Given data »

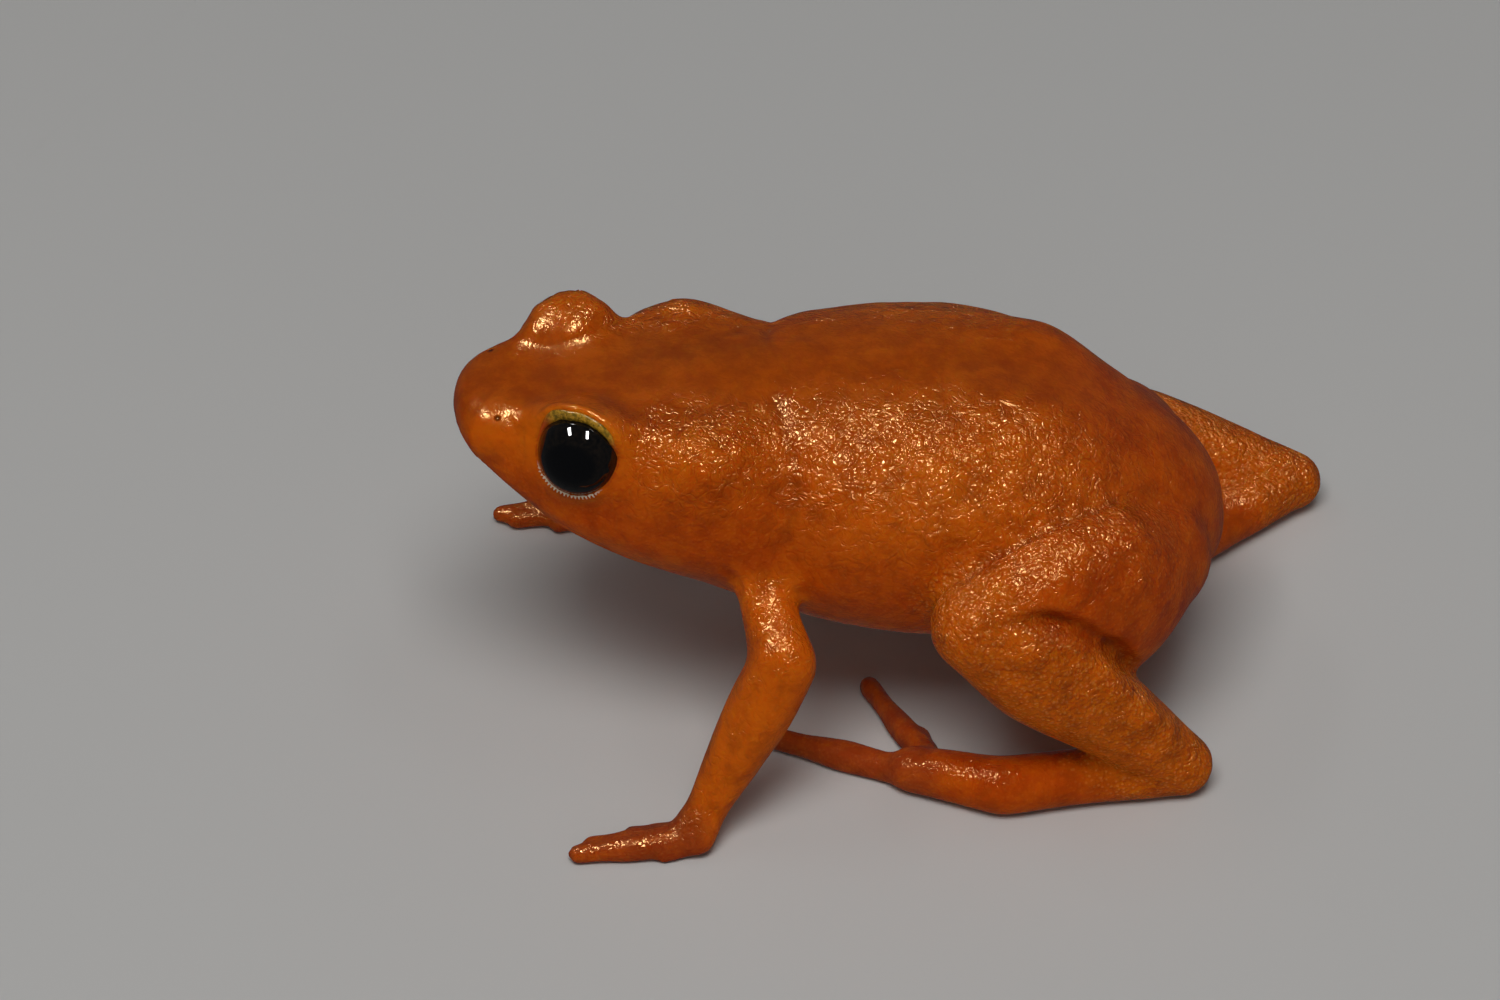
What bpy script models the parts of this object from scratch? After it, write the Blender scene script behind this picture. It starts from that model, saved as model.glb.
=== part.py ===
"""Life-size pumpkin toadlet standing on four feet with its head raised, for Blender 4.5.

Sizes are in millimetres and become metres when a mesh is made. The animal faces -X,
its left side faces -Y, and the floor is Z = 0. Head and torso are one lofted body that is
parted by a thin cut, and every limb is a row of tapered tubes parted at the joints.
"""

import math

import bmesh
import bpy
import numpy as np
from mathutils import Matrix, Vector

# Driving sizes
MM = 0.001
GAP = 0.28
EYE_GAP = 0.12
EYE_RADIUS = 1.0
LID_RADIUS = 1.25
LID_SHIFT = (-0.10, 0.0, -0.03)
LID_PLANE = 0.34
LID_CUT_SIZE = (4.0, 4.0, 2.0)
GROOVE_RADIUS = 0.14
NOSTRIL_RADIUS = 0.14
FLAT_SHARE = 0.88

# Mesh fineness
BODY_RINGS = 66
BODY_SIDES = 36
LIMB_SIDES = 16
DIGIT_SIDES = 10
RINGS_PER_SPAN = 4
CAP_RINGS = 3
BALL_RINGS = 14
BALL_SIDES = 26

SIDES = {"left": -1.0, "right": 1.0}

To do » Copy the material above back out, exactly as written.

Answer for the task »
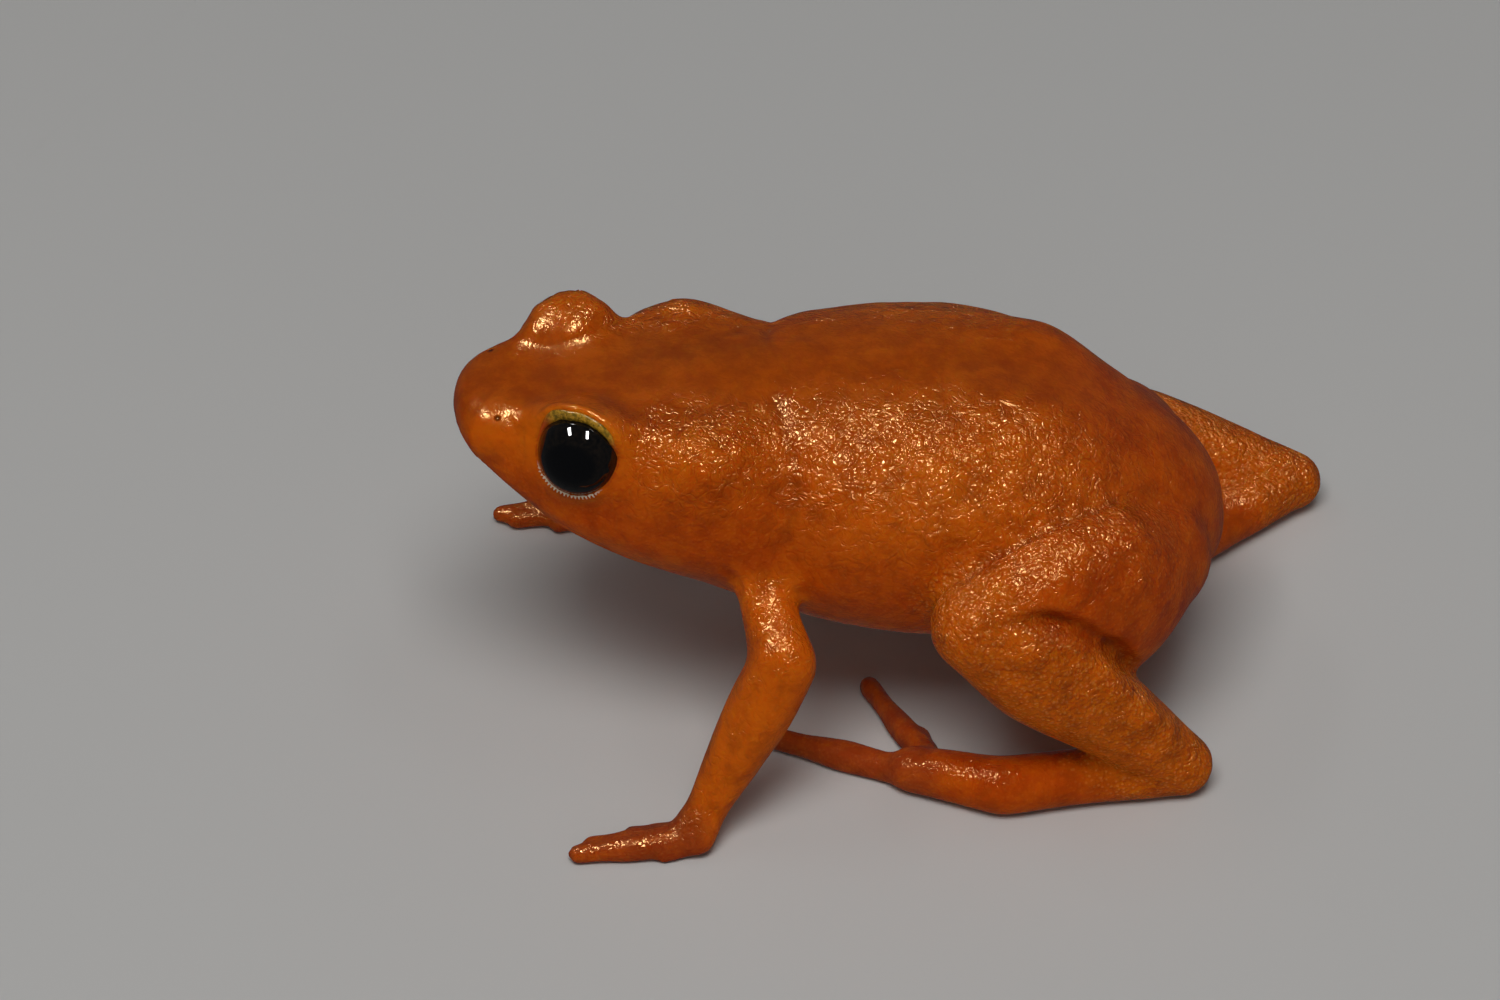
What bpy script models the parts of this object from scratch? After it, write the Blender scene script behind this picture. It starts from that model, saved as model.glb.
=== part.py ===
"""Life-size pumpkin toadlet standing on four feet with its head raised, for Blender 4.5.

Sizes are in millimetres and become metres when a mesh is made. The animal faces -X,
its left side faces -Y, and the floor is Z = 0. Head and torso are one lofted body that is
parted by a thin cut, and every limb is a row of tapered tubes parted at the joints.
"""

import math

import bmesh
import bpy
import numpy as np
from mathutils import Matrix, Vector

# Driving sizes
MM = 0.001
GAP = 0.28
EYE_GAP = 0.12
EYE_RADIUS = 1.0
LID_RADIUS = 1.25
LID_SHIFT = (-0.10, 0.0, -0.03)
LID_PLANE = 0.34
LID_CUT_SIZE = (4.0, 4.0, 2.0)
GROOVE_RADIUS = 0.14
NOSTRIL_RADIUS = 0.14
FLAT_SHARE = 0.88

# Mesh fineness
BODY_RINGS = 66
BODY_SIDES = 36
LIMB_SIDES = 16
DIGIT_SIDES = 10
RINGS_PER_SPAN = 4
CAP_RINGS = 3
BALL_RINGS = 14
BALL_SIDES = 26

SIDES = {"left": -1.0, "right": 1.0}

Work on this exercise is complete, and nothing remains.